En octobre 2020, l’Inde et l’Afrique du Sud ont demandé à l’OMC de renoncer aux droits de PI sur les médicaments dans l’espoir d’aider à « prévenir, contenir et traiter la Covid-19 ».

L’UE défend le compromis sur la levée des droits de propriété intellectuelle, l’Inde et l’Afrique du Sud demandent son rejet

Une vaste plateforme internationale de militants, de syndicats et d’experts a exhorté l’Inde et l’Afrique du Sud à rejeter le compromis qui a fait l’objet d’une fuite concernant les droits de propriété intellectuelle sur les vaccins pour la Covid-19.

Soutien de l’UE, scepticisme de l’industrie

Le nouveau document se concentre toujours uniquement sur les vaccins contre la Covid-19 et non sur les traitements, tout en étant ouvert à la possibilité que, dans les six mois suivant un accord final de l’OMC, les membres de l’OMC doivent décider s’il faut l’étendre pour inclure également les outils de diagnostic et les traitements pour la Covid-19.

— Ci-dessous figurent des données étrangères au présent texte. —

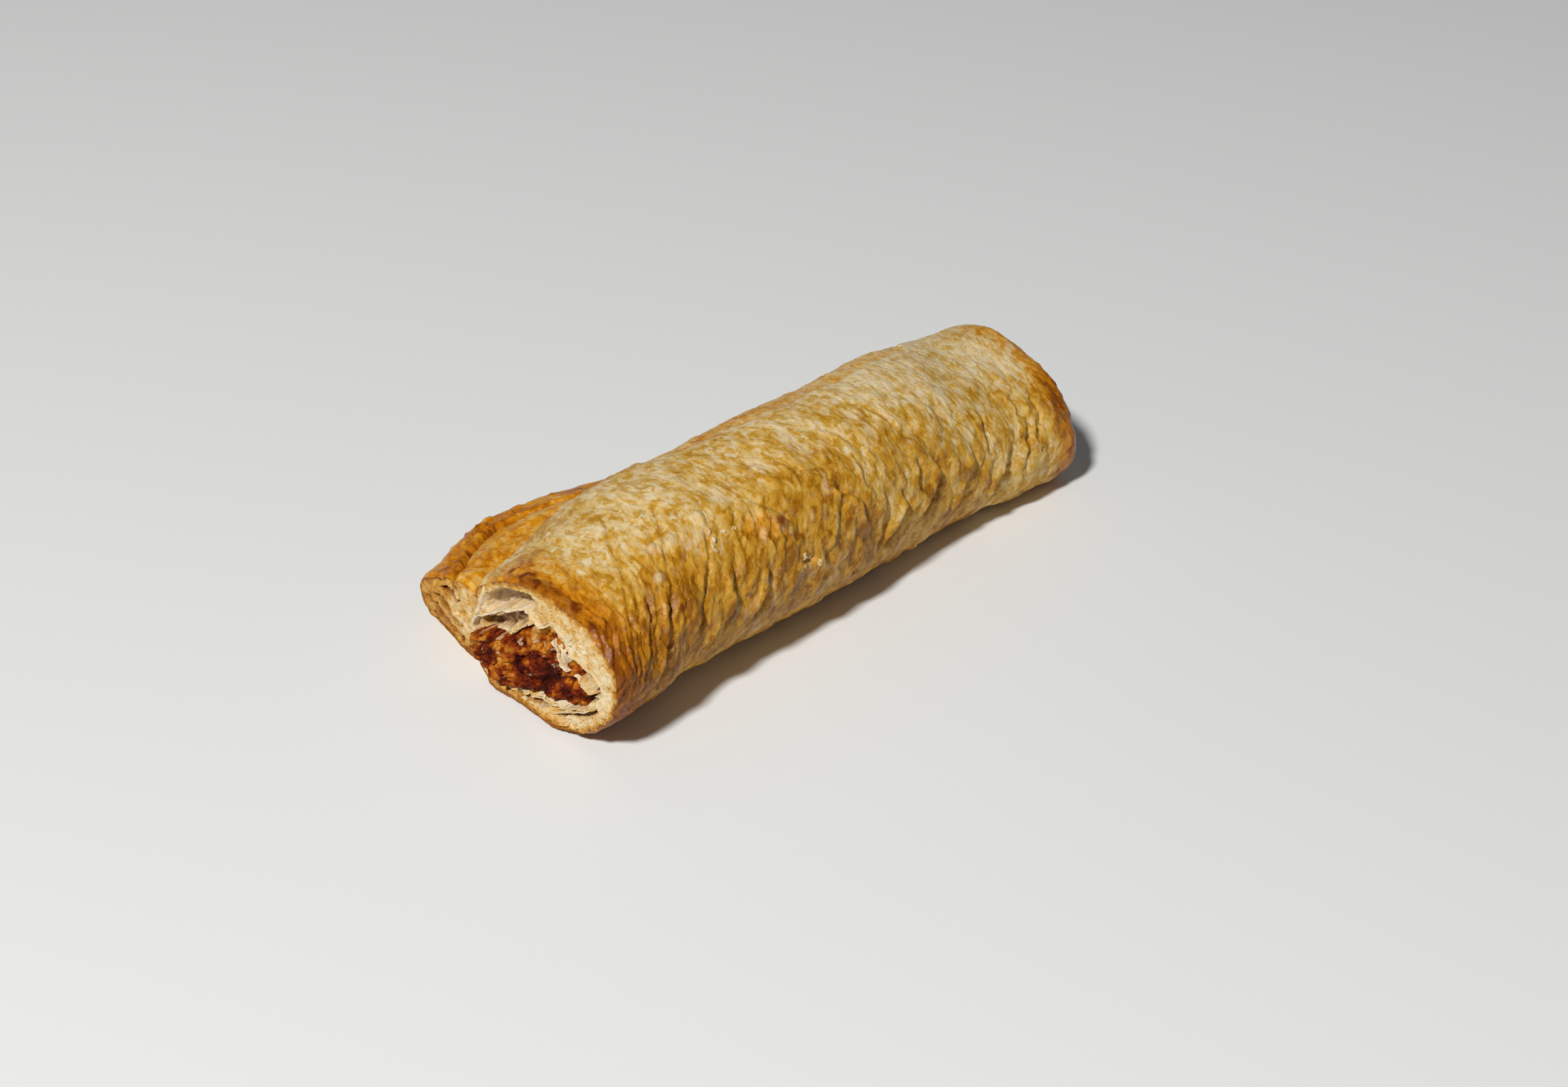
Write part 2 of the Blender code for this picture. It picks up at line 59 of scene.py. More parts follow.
# Flap, in mm: three circles that shrink from the root inside the body to the crimped edge.
FLAP_EDGE_Y = [52.5, 62.3, 56.8, 48.8, 44, 40.6]
FLAP_EDGE_Z = [10.9, 11.8, 13.2, 12.2, 11]
FLAP_WAIST_RADIUS = [9.9, 8.2, 7.2, 6.9, 6.9]
FLAP_EDGE_RADIUS = [6.3, 5.4, 4.7, 4.4]
FLAP_WAIST_PLACE = 0.6        # share of the way from root to edge
FLAP_ROOT_SHARE = 0.62        # root radius as a share of the body's half height
FLAP_ROOT_OFFSET_Y = 11.0 * MM
FLAP_ROOT_DROP = 4.5 * MM
FOLD_SOFTNESS = 1.5 * MM      # rounding where the body lies over the flap
WAIST_SOFTNESS = 2.0 * MM

# Every section is found by looking outward from one point inside it.
INNER_Y = 7.3 * MM            # from the body's centre
INNER_DROP = 8.0 * MM
LONGEST_REACH = 120.0 * MM
RAYS = 721
HALVINGS = 24

# Shares of the way round, counted from the underside over the flap, the top and the front.
EDGE_SHARE = 0.26             # the flap's edge
FOLD_SHARE = 0.41             # where the body lies over the flap

# How the skin rounds off and frays towards the cut ends.
END_ROUNDING = 0.7 * MM
END_ROUNDING_LENGTH = 1.6 * MM
END_FRAY = 0.35 * MM
END_FRAY_LENGTH = 2.5 * MM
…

Elle suggère également qu’une décision finale soit limitée à trois ou cinq ans.

Dans des réponses données à EURACTIV en avril, un porte-parole de la Commission européenne a déclaré que le texte ayant fait l’objet d’une fuite en mars « maintient, dans notre intérêt commun, un cadre de propriété intellectuelle fonctionnel, avec des incitations à l’investissement, à la recherche et au transfert de technologie, qui sont indispensables à la fois pour le développement de nouveaux vaccins et médicaments, mais aussi pour le renforcement de la capacité de production des pays africains ».

Le porte-parole a également souligné que nous avons besoin « du cadre de propriété intellectuelle qui sécurise les droits des inventeurs », étant donné qu’une augmentation de la production dans les pays en développement nécessite des transferts de savoir-faire et des investissements de la part des entreprises pharmaceutiques qui ont produit les vaccins Covid.

Suite à l’annonce de la divulgation du texte, la FEAIP a appelé « les gouvernements d’Europe et du monde entier à repenser de toute urgence les discussions sur une dérogation pour le vaccin Covid et à se concentrer plutôt sur les véritables obstacles à l’équité mondiale pour les vaccins ».